Islam in Criminal Court

For her dissertation, Ghani looked specifically at how Islam is regarded in criminal courts in the US. After observing over 28 trials for terrorism suspects and Guantanamo proceedings, Ghani noticed that while the defendant’s religion was clearly instrumental in establishing the basis for terrorism charges, it had no status or weight as a legal claim that might, for example, be raised as a defense in the criminal court setting.

On the other hand, prosecutors routinely mentioned the religious beliefs and practices of defendants, but only in ways that strengthened evidence against the defendant. “Terrorism prosecutions severely limit the ways in which Islam can be raised in courtrooms. Islam serves as a kind of evidence that consolidates charges, rather than a religious claim that might, for example, allow Islamic forms of evidence to be presented and considered in court,” she says.
 
As American courts determine the guilt or innocence of terrorism defendants, “they’re reading the evidence through a lens of terrorism charges, and this creates a real sense of friction,” Ghani says of criminal cases where Muslim defendants claim religious reasons for their actions. As a result, many of the religious claims—based on differing conceptions of sovereignty,  war, and religious obligation—made by defendants are not considered in trial. 

By deciding what is and is not considered in court, judges are essentially maintaining, categorizing and defining what is and is not “religion” in America, Ghani says. Essentially “[they’re deciding] what is a legal, permissible form of Islam,” she says.

The Science of Islamophobia 

Her next project will involve the other side of the law: civil court, which deals with conflicts between people, businesses, or institutions. Dubbing her work the “science of Islamophobia,” Ghani is going to look at how science has become a tool to discriminate against Muslim practices.

One concrete example of this kind of discrimination is local communities (six different locations in the US, including Texas, California, and Iowa) that claim burial practices in Muslim cemeteries are unsanitary. To prepare a body for burial, it is Muslim tradition to give the deceased a purification bath then, to bury the body without a casket. 

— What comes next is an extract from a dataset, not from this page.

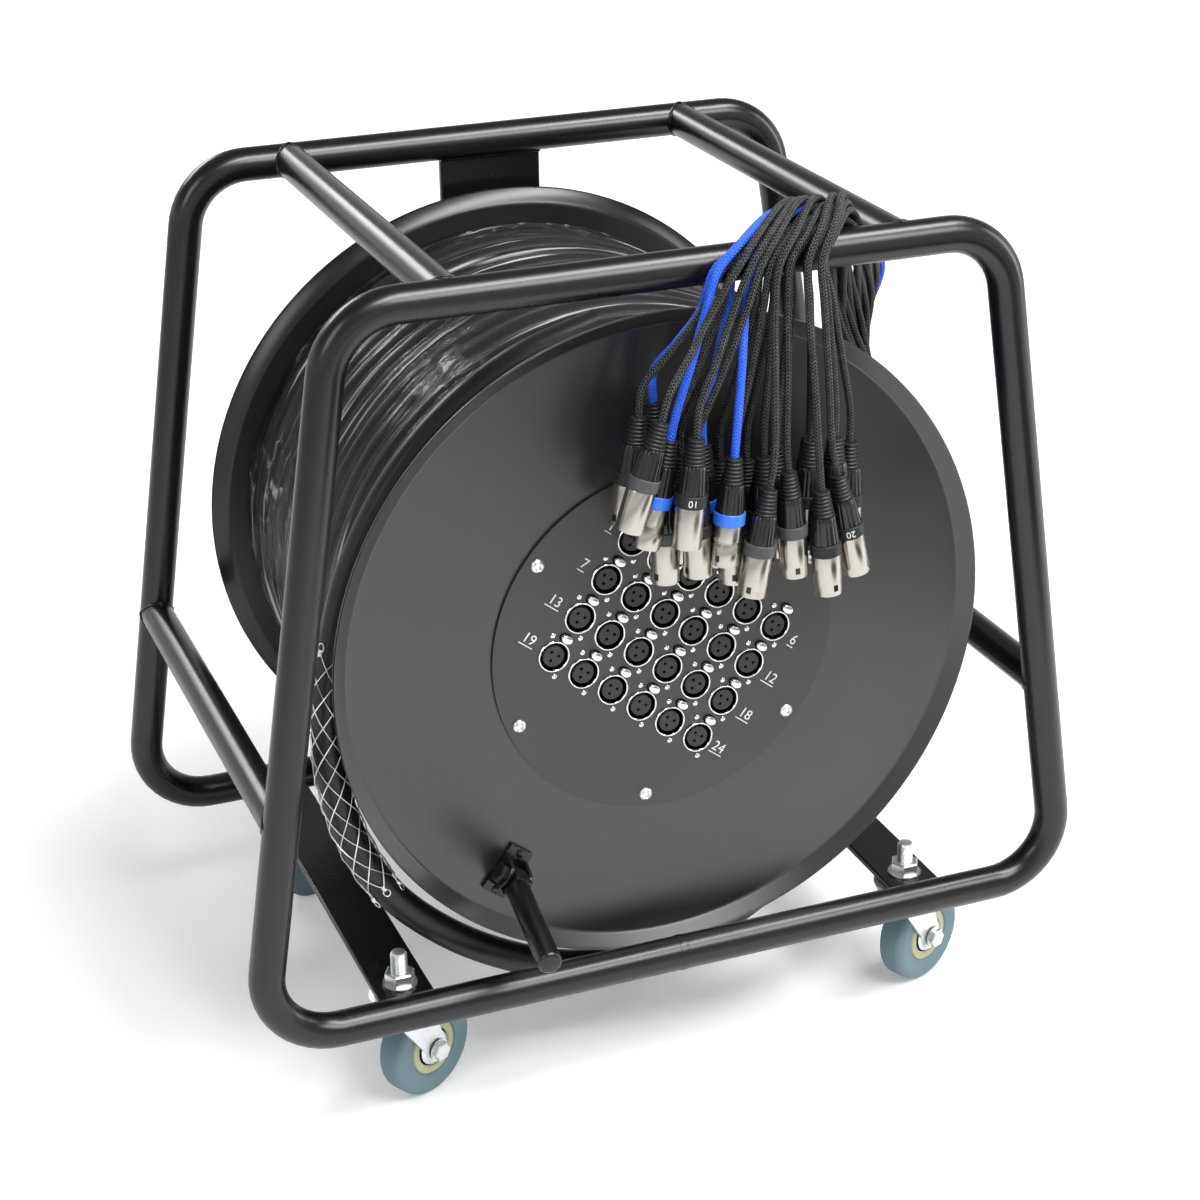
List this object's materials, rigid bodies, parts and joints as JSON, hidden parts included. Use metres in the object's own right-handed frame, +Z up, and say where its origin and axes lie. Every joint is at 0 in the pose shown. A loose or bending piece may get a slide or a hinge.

Jewish and environmentally-friendly eco-cemeteries also include similar practices—posthumous bathing or burying the body directly in the soil to allow it to decompose naturally—Ghani explains, but Muslim cemeteries are being characterized as “dangerous sites,” an idea that is legitimated by raising concerns over water contamination and “environmental corrosion.” 

“This allows for science to become a big part of the conversation in the courtroom,” Ghani says. “[It’s] used so that Islamic practices can be legally stopped without the plaintiff or the community […] feeling like they’re making an Islamophobic claim.”

Another example involves the Muslim practice of wudū or ritual washing before prayer. Some universities have prohibited Muslims from performing wudū in public bathrooms, again claiming a safety hazard, and only allowing the traditional washing of hands, face, and sometimes feet before prayer to occur in limited places, such as mosques or designated wudū stations, Ghani explains.

“The language of hygiene, environment, and safety are all scientific discourses.  Well- established as Western norms, these concepts are linked to ideas of citizenship—they represent the practices and ways of a ‘modern,’ ‘progressive’ and ‘civilized’ society, or so the logic goes” she says. By using this language, these Islamophobic pushbacks are “framed as moral and ethical conundrums that any responsible state and judiciary must attend to,” she adds.

Thinking Critically and Moving Forward

As part of an expansive project, Ghani plans to travel to these cemetery and university sites from Michigan to Idaho, and study how this too is contributing to the shaping of “legal Islam” in the US. She is also working on a book about her findings. 

In all anthropological research, including her own, it’s important to consider the relationship between the concepts at hand and the contexts from which they emerge, she says. “It’s a process of critical thinking and constantly asking what makes certain kinds of conditions and outcomes possible.”